Sheffield & South Yorkshire

Meadowhall to get Sheffield's HS2 high-speed rail station

Media captionBryan Mason said he was "absolutely devastated" to find out the line would go through his Hoyland farm

A new station linking Sheffield with London and Birmingham via the HS2 high-speed rail network will be situated at Meadowhall, it has been announced.

The preferred route of phase two running northwards from Birmingham will stop at the shopping centre, which is next to the M1.

Journey times would be 38 minutes to Birmingham and 69 minutes to London.

The Deputy Prime Minister said it was right to site Sheffield's HS2 station away from the city centre.

Nick Clegg, who is MP for Sheffield Hallam, said the HS2 project was "good for the whole country and especially good in healing this north-south divide that we have in our economy for far, far too long".

Image caption Nick Clegg said Meadowhall, which is three miles from the city centre, was the right location

Asked why the line would not run into Sheffield city centre, Mr Clegg said: "The city centre option is not a cost-free one.

"It would be a lot more expensive and also the train link would be slower, which slightly defeats the purpose of the whole exercise."

Mr Clegg said a route in central Sheffield would have cut through a 4,000 home community housing development, the state-of-the-art Advanced Manufacturing Park in Rotherham and a stretch of ancient woodland.

He said: "If you look at those balance of effects of one location versus another, most fair-minded people would conclude, as the Department for Transport has, that this is a better location."

Farmer 'devastated'

One farmer based near Hoyland, Barnsley, said he was "absolutely devastated" when he saw the proposed route.

Bryan Mason, who has recently opened a shop at Park Side Farm, said: "We've just got open and then this happens.

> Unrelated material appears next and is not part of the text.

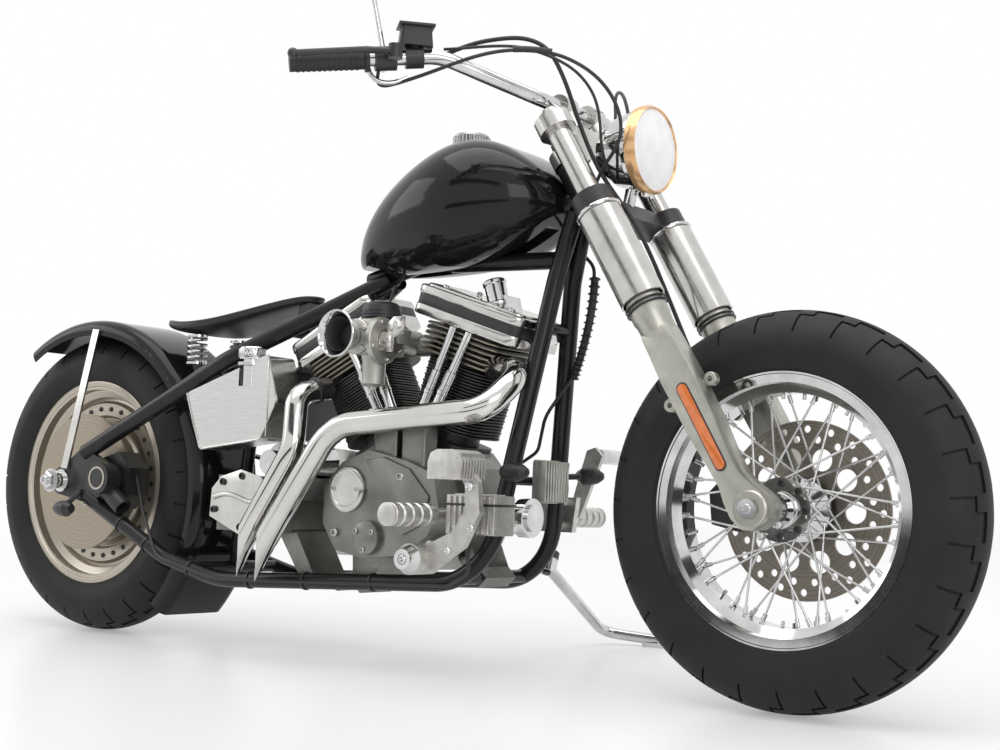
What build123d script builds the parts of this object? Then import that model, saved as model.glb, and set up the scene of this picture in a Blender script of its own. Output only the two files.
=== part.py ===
"""Chopper motorcycle: every piece in its own node, parked on its side stand.

All pieces are drawn on the upright motorcycle: X runs forward from the rear axle, Y to the
rider's left, Z up from the floor under the tyres. PARKED then leans the whole machine over
its side stand and moves the origin to the middle of the floor area it covers.
"""
import math
import os

from build123d import *

# ---------------------------------------------------------------- stance and steering
LEAN = 5.0                 # degrees to the left, as it rests on the side stand
ORIGIN_X = 814.5           # from the rear axle to the part's origin
ORIGIN_Y = 84.2            # towards the side it leans to
WHEELBASE = 1629.0
TYRE_RADIUS = 320.0
RAKE = 31.0                # steering axis behind the vertical, degrees
FORK_OFFSET = 58.0         # fork tubes ahead of the steering axis
AXLE_LEAD = 13.0           # front axle ahead of the fork tubes
FORK_SPREAD = 240.0        # between the centres of the fork tubes

# ---------------------------------------------------------------- clearances
SEAT_GAP = 0.3             # between pieces that lie against each other
RUNNING_FIT = 0.05         # on the radius of a turning pin
TYRE_FIT = 0.4             # between bead and rim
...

It's tragic. We don't where it's going to go right at the moment.

"The map shows it going through the business, the house, everything. We're devastated."

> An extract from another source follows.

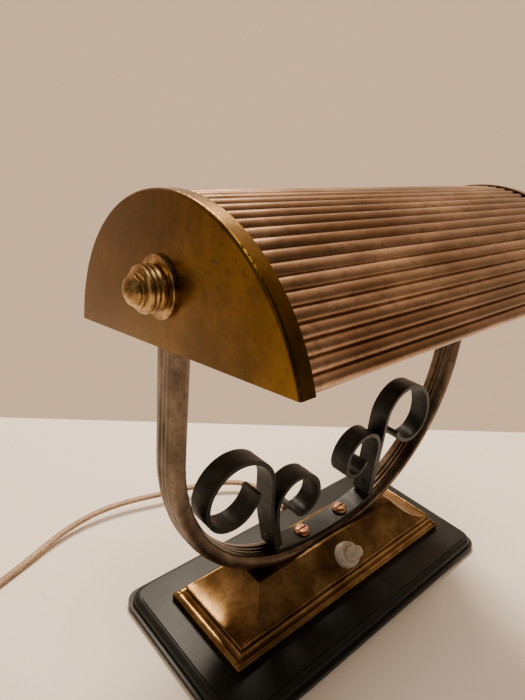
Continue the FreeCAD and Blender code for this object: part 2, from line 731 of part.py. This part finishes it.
def knobs():
    for word, side in (("left", -1), ("right", 1)):
        spot = PIVOT + X_AXIS * side * (dim("cap_face") + dim("washer_thickness") + 0.3)
        keep(turned(f"knob_{word}", knob_profile(), along(X_AXIS * side, spot)), f"knob_{word}")


# ---------------------------------------------------------------- lampholder and bulb

def lampholder():
    """A bracket on the right-hand leg carries the holder, level with the pivots."""
    plate = box("bracket_blank", f"{HOLDER_PLATE}", "20", "26", f"{HOLDER_FACE}", "Dims.arm_y - 10",
                "Dims.pivot_height - 15")
    hole = cylinder("bracket_hole", "Dims.stud_radius", "6",
                    along(X_AXIS, PIVOT + X_AXIS * (HOLDER_FACE - 2)))
    lead_spot = Vector(HOLDER_FACE - 2, dim("arm_y") + LEAD_Y, dim("pivot_height") - 12)
    lead_hole = cylinder("bracket_lead_hole", "1.6", "6", along(X_AXIS, lead_spot))
    keep(cut("bracket_cut", plate, fuse("bracket_holes", [hole, lead_hole])), "lampholder_bracket")
    foot = PIVOT + X_AXIS * HOLDER_FACE
    shell = [("Dims.shell_radius - 4", "2.2"), ("Dims.shell_radius - 4", "0"), ("Dims.shell_radius - 2", "0"),
             ("Dims.shell_radius", "2"), ("Dims.shell_radius", "Dims.shell_length"),
             ("Dims.shell_radius - 2", "Dims.shell_length"), ("Dims.shell_radius - 2", "2.2")]
    keep(turned("lampholder_shell", shell, along(-X_AXIS, foot)), "lampholder_shell")
    core = [("0", "2.4"), ("Dims.shell_radius - 2", "2.4"), ("Dims.shell_radius - 2", "20"), ("7.2", "20"),
            ("7.2", "8"), ("0", "8")]
    keep(turned("lampholder_core", core, along(-X_AXIS, foot)), "lampholder_core")


def bulb():
    """A tubular bulb: metal cap, glass tube with a round end, and its filament stem."""
    foot = PIVOT + X_AXIS * HOLDER_FACE
    cap = [("0", "8.2"), ("3", "8.2"), ("6.8", "11"), ("6.8", "30"), ("0", "30")]
    keep(turned("bulb_cap", cap, along(-X_AXIS, foot)), "bulb_cap")
    glass_start = foot - X_AXIS * 30
    radius, length = "Dims.bulb_radius", "Dims.bulb_length"
    glass = [("6.4", "0"), (f"{radius} - 3", "2"), (f"{radius}", "6"), (radius, f"{length} - 9"),
             (f"{radius} - 2", f"{length} - 4"), (f"{radius} - 6", f"{length} - 1"), ("0", length),
             ("0", f"{length} - 1"), (f"{radius} - 6.6", f"{length} - 2"), (f"{radius} - 2.8", f"{length} - 5"),
             (f"{radius} - 0.9", f"{length} - 9.4"), (f"{radius} - 0.9", "6.4"), (f"{radius} - 3.6", "2.8"),
             ("5.4", "0.8"), ("5.4", "0")]
    keep(turned("bulb_glass", glass, along(-X_AXIS, glass_start)), "bulb_glass")
    stem = [("0", "0"), ("4", "0"), ("2", "12"), ("0.8", "14"), ("0.8", f"{length} - 14"),
            ("0", f"{length} - 14")]
    keep(turned("bulb_filament", stem, along(-X_AXIS, glass_start)), "bulb_filament")


# ---------------------------------------------------------------- switch

def switch():
    """A push switch square to the plinth's front slope: collar, body behind it, and button."""
    outwards = along(SWITCH_AXIS, SWITCH_POINT)
    bore, collar, height = "(Dims.button_radius + 0.05)", "Dims.collar_radius", "Dims.collar_height"
    profile = [(bore, "0.05"), (f"{collar} - 0.2", "0.05"), (collar, "0.6"), (collar, f"{height} - 1.2"),
               (f"{collar} - 0.6", f"{height} - 0.6"), (f"{collar} - 0.6", f"{height} + 0.9"),
               (f"{collar} - 1.1", f"{height} + 1.4"), (f"{collar} - 2", f"{height} + 1.4"),
               (f"{collar} - 2.6", f"{height} + 0.7"), (bore, f"{height} + 0.7")]
    keep(turned("switch_collar", profile, outwards), "switch_collar")
    body = [(bore, "0"), ("4.5", "0"), ("4.5", "-2"), ("5.6", "-2"), ("5.6", "-13"), ("0", "-13"), ("0", "-12"),
            (bore, "-12")]
    keep(turned("switch_body", body, outwards), "switch_body")
    radius, reach = "Dims.button_radius", "Dims.button_reach"
    button = [("0", "-7"), (radius, "-7"), (radius, f"{reach} - 2.4"), (f"{radius} * 0.9", f"{reach} - 1.1"),
              (f"{radius} * 0.6", f"{reach} - 0.3"), ("0", reach)]
    keep(turned("push_button", button, outwards), "push_button")


# ---------------------------------------------------------------- cord

def rounded_route(points):
    """Straight runs joined by tangent arcs, each as large as its two runs allow."""
    edges, start, radii = [], points[0], []
    for before, point, after in zip(points, points[1:], points[2:]):
        back, ahead = before - point, after - point
        turn = math.pi - back.getAngle(ahead)
        reach = 0.45 * min(back.Length, ahead.Length)
        radii.append(reach / math.tan(turn / 2))
        enter = point + back.normalize() * reach
        leave = point + ahead.normalize() * reach
        inward = (back + ahead).normalize()
        depth = radii[-1] * (1 / math.cos(turn / 2) - 1)
        edges.append(Part.LineSegment(start, enter).toShape())
        edges.append(Part.Arc(enter, point + inward * depth, leave).toShape())
        start = leave
    edges.append(Part.LineSegment(start, points[-1]).toShape())
    return Part.Wire(edges), radii


def cord_run():
    """The flexible cord's tube from the base to its coil."""
    route, radii = rounded_route([CORD_EXIT] + [Vector(*point) for point in CORD_ROUTE])
    first = route.Edges[0]
    start, _ = ends(first)
    heading = first.tangentAt(first.FirstParameter)
    ring = Part.Wire(Part.Circle(start, heading, dim("cord_diameter") / 2).toShape())
    tube = route.makePipeShell([ring], True, True)
    expected = math.pi * dim("cord_diameter") ** 2 / 4 * route.Length
    print("cord bend radii", [round(radius, 1) for radius in radii])
    print("cord tube length", round(route.Length, 1), "volume ratio", round(tube.Volume / expected, 4))
    keep(solid("cord_tube", tube), "cord_run")


def cord_coil():
    """The outer shape of the spare cord's coil, with its tie."""
    profile = [("Dims.coil_hole", "0"), ("Dims.coil_radius", "0"), ("Dims.coil_radius", "Dims.coil_height"),
               ("Dims.coil_hole", "Dims.coil_height")]
    keep(turned("cord_coil", profile, Placement(COIL_CENTRE, Rotation())), "cord_coil")
    width = dim("coil_radius") - dim("coil_hole")
    middle = COIL_CENTRE - X_AXIS * (dim("coil_hole") + width / 2)
    outer = Part.makeBox(width + 2.4, 8, dim("coil_height") + 1.2,
                         middle + Vector(-width / 2 - 1.2, -4, 0))
    inner = Part.makeBox(width + 0.8, 10, dim("coil_height") + 1.4,
                         middle + Vector(-width / 2 - 0.4, -5, -1))
    keep(solid("tie_band", outer.cut(inner)), "coil_tie")


def plug():
    """A flat two-pin plug laid on the table by the coil."""
    outline = [("-17", "0"), ("17", "0"), ("17", "9"), ("8", "24"), ("4.5", "34"), ("-4.5", "34"), ("-8", "24"),
               ("-17", "9")]
    body = padded("plug_blank", outline, "13", Placement(PLUG_FACE, Rotation(Z_AXIS, PLUG_TURN)))
    keep(body, "plug_body")
    turn = Rotation(Z_AXIS, PLUG_TURN)
    for word, side in (("left", -1), ("right", 1)):
        spot = PLUG_FACE + turn.multVec(Vector(side * 9.5, 0, 6.5))
        pin = [("0", "0"), ("2", "0"), ("2", "18.4"), ("1.4", "19"), ("0", "19")]
        keep(turned(f"plug_pin_{word}", pin, along(turn.multVec(-Y_AXIS), spot)), f"plug_pin_{word}")


def cord_grommet():
    """The bush where the cord leaves the back of the base."""
    bore = "Dims.cord_diameter / 2"
    profile = [(bore, "-8"), (f"{bore} + 0.6", "-8"), (f"{bore} + 0.6", "-0.6"), (f"{bore} + 1.6", "-0.6"),
               (f"{bore} + 1.2", "1.6"), (bore, "2")]
    keep(turned("cord_grommet", profile, along(Y_AXIS, CORD_EXIT - Y_AXIS * 2)), "cord_grommet")


def terminal_block():
    """The two-way connector in the plinth's hollow."""
    keep(box("terminal_blank", "16", "12", "7", "Dims.base_x + 26", "Dims.arm_y - 6", "Dims.base_top + 0.2"),
         "terminal_block")


# ---------------------------------------------------------------- places worked out once

PIVOT = Vector(0, dim("arm_y"), dim("pivot_height"))
ARM_SCREWS_X = (-15.0, 18.0)
BALLAST_SCREW_X = 62.0
LEAD_X, LEAD_Y = 0.0, 4.4
HOLDER_PLATE = 1.5
HOLDER_FACE = half_arm().end()[0][0] - dim("arm_thickness") / 2 - HOLDER_PLATE

slope = math.radians(dim("slope_angle"))
SWITCH_AXIS = Vector(0, -math.sin(slope), math.cos(slope))
slope_foot_y = dim("base_y") - dim("plinth_width") / 2 + dim("rim_width")
switch_rise = 5.6
SWITCH_POINT = Vector(dim("switch_x"), slope_foot_y + (switch_rise - 0.35) / math.tan(slope),
                      dim("slope_bottom") - 0.35 + switch_rise - 0.35)

# Scroll strips, as turns seen from the right-hand side: stem first, then the curl.
FOOT_TURN = 4.0
LEFT_STEM = [(58.0, 4.0), (16.5, None), (14.0, 118.0)]
LEFT_CURL = [(-90.0, 22.0), (-90.0, 18.5), (-90.0, 16.5), (-85.0, 14.5)]
RIGHT_STEM = [(71.0, 4.0), (51.0, None)]
RIGHT_CURL = [(-88.0, 18.5), (-90.0, 27.5), (-90.0, 13.5), (-60.0, 21.0)]
LEFT_SMALL_CURL = [(12.0, None), (16.0, 56.0), (89.0, 14.0), (90.0, 17.0), (90.0, 9.5), (80.0, 8.0)]
RIGHT_SMALL_CURL = [(32.0, None), (92.0, 14.0), (90.0, 15.0), (90.0, 10.5), (80.0, 8.0)]

CORD_EXIT = Vector(21.0, dim("base_y") + dim("base_width") / 2 + 0.6, 5.4)
CORD_ROUTE = [(22.2, 70.2, 5.8), (14, 87.7, 6.6), (-3, 98.7, 7.2), (-23, 105.2, 7.2), (-44, 110.8, 7.0),
              (-66, 117.2, 6.8), (-86, 119.6, 6.2), (-104.4, 117.8, 5.0), (-121.4, 113.2, 3.6),
              (-137, 106.8, 2.6), (-152, 100.8, 2.3), (-166.2, 97.4, 2.2)]
COIL_CENTRE = Vector(-196.0, 88.0, 0)
PLUG_FACE = Vector(-196.0, 23.5, 0)
PLUG_TURN = 0.0

felt_pad()
base_block()
ballast_plate()
brass_plinth()
reeded_arm()
internal_lead()
scroll_band()
small_scrolls()
arm_screws()
terminal_block()
switch()
pivot_studs()
friction_washers()
lampholder()
bulb()
ribbed_shade()
end_caps()
cap_washers()
knobs()
cord_grommet()
cord_run()
cord_coil()
plug()
doc.recompute()

for obj in doc.Objects:
    if "Invalid" in obj.State or "Error" in obj.State:
        raise RuntimeError(f"{obj.Label} failed: {obj.State}")
for obj in SUB_PARTS:
    if obj.Shape.isNull() or not obj.Shape.isValid():
        raise RuntimeError(f"{obj.Label} has no valid shape")

os.makedirs("parts", exist_ok=True)
for obj in SUB_PARTS:
    obj.Shape.exportStep(f"parts/{obj.Label}.step")
print(len(SUB_PARTS), "sub-parts")
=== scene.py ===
"""The desk lamp's looks: camera, cord, a procedural material for every slot, light and floor."""

import json
import math

import bpy
from mathutils import Matrix, Vector


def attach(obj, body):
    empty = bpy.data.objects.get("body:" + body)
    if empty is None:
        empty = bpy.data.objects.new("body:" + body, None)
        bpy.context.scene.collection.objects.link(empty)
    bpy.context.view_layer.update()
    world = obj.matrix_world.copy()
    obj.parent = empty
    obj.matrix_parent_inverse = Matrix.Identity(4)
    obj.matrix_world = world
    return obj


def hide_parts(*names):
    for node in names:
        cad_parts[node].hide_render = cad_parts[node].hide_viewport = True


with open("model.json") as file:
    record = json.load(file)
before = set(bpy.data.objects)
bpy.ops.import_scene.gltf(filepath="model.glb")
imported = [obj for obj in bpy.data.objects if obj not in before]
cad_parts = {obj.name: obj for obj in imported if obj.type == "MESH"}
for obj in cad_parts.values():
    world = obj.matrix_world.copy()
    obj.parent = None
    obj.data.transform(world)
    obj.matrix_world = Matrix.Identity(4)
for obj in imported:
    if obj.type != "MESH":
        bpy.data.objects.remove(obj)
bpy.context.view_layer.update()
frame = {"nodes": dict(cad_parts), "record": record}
NODES = frame["nodes"]
SLOT_OF = {part["node"]: part["material_slot"] for part in frame["record"]["subparts"]}
MM = 0.001

# The camera: its place in mm, its heading from +Y towards +X, how far it looks down and leans.
CAMERA_PLACE = (-208.757, -152.185, 255.486)
CAMERA_YAW = math.radians(43.587)
CAMERA_PITCH = math.radians(23.27)
CAMERA_ROLL = math.radians(5.636)
CAMERA_VIEW_ANGLE = math.radians(66.18)
CAMERA_NEAREST = 0.01

# The cord and its route, in mm. The route follows the CAD tube's points, with one added at the exit and
# the last three placed so that the cord bends smoothly onto the coil.
CORD_WIDTH = 4.0
CORD_THICKNESS = 2.9
LOBE_HALF_TURN = 70
LOBE_STEPS = 10
WAIST_FILL = 1.05
CORD_EXIT = (21.0, 51.4, 5.4)
CORD_ROUTE = [(21.0, 57.5, 5.4), (22.2, 70.2, 5.8), (14, 87.7, 6.6), (-3, 98.7, 7.2), (-23, 105.2, 7.2),
              (-44, 110.8, 7.0), (-66, 117.2, 6.8), (-86, 119.6, 6.2), (-104.4, 117.8, 5.0),
              (-121.4, 113.2, 3.6), (-137, 106.8, 2.6), (-152, 101.5, 2.3), (-163.5, 96.5, 2.2),
              (-168.0, 86.0, 2.2)]

# The put-away coil: each turn's (column, layer), from the outside at the bottom to the last turn.
COIL_CENTRE = (-196.0, 88.0)
COIL_RADII = (28.4, 24.4, 20.4)
COIL_LAYER = 3.7
COIL_FLOOR = CORD_THICKNESS / 2 + 0.1
COIL_WINDING = [(0, 0), (1, 0), (2, 0), (2, 1), (2, 2), (2, 3), (1, 3), (1, 2), (1, 1), (0, 1)]
COIL_STEPS = 16
COIL_EASE_FROM = 0.75
COIL_START = math.radians(-20)
COIL_TO_PLUG = [(-173.0, 70.5, 5.8), (-181.0, 61.5, 6.2), (-193.5, 57.0, 6.6), (-196.0, 48.0, 6.8)]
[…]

Paul Blomfield, Labour MP for Sheffield Central, said the station should be built in the city centre.

"An independent study has shown that a city centre station would bring between £2bn and £5bn more into the local economy, compared to Meadowhall, and create 6,500 extra jobs.

Image caption The line is designed to cut travel times between London, Birmingham, Manchester and Leeds

"I'm disappointed ministers have ignored this evidence and I'll be continuing to make the case for the station to be at the heart of our city."

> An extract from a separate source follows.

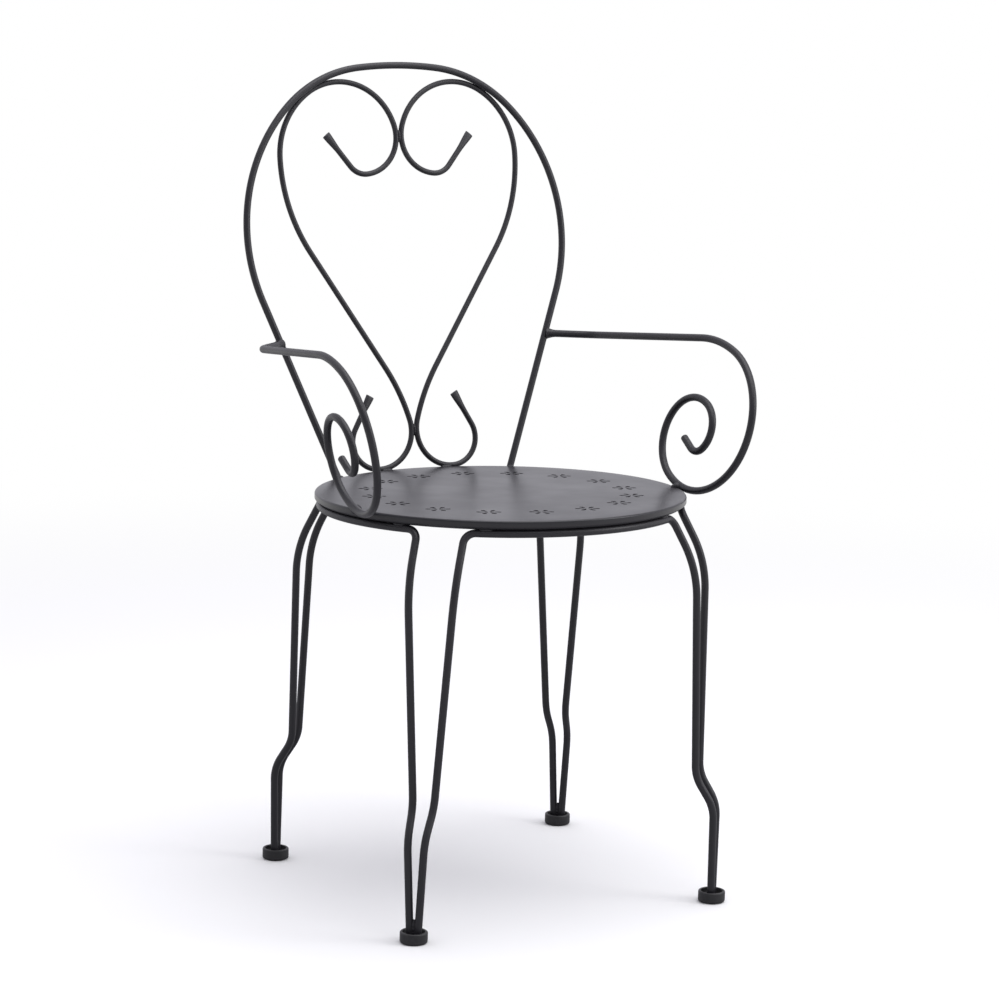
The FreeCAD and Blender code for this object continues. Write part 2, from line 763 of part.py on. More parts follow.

Tim Hale, chairman of the Sheffield Chamber of Commerce's transport forum, said: "While some may wish to have seen it closer to Sheffield city centre, on balance, the connectivity of Meadowhall to the whole of the city region is probably better.

"Now the government must address the resulting issues. It is important that those who are negatively affected by the announcement have their fears dispelled quickly.

"The authorities need to resolve such problems quickly and efficiently so that businesses are not affected, and lives not blighted, by worry over what will happen, when it will happen and how quickly compensation will arrive."

A final route for phase two is expected to be chosen by the end of 2014.

Construction on the Y-shaped extension could start in the middle of the next decade, with the line open by 2032-33.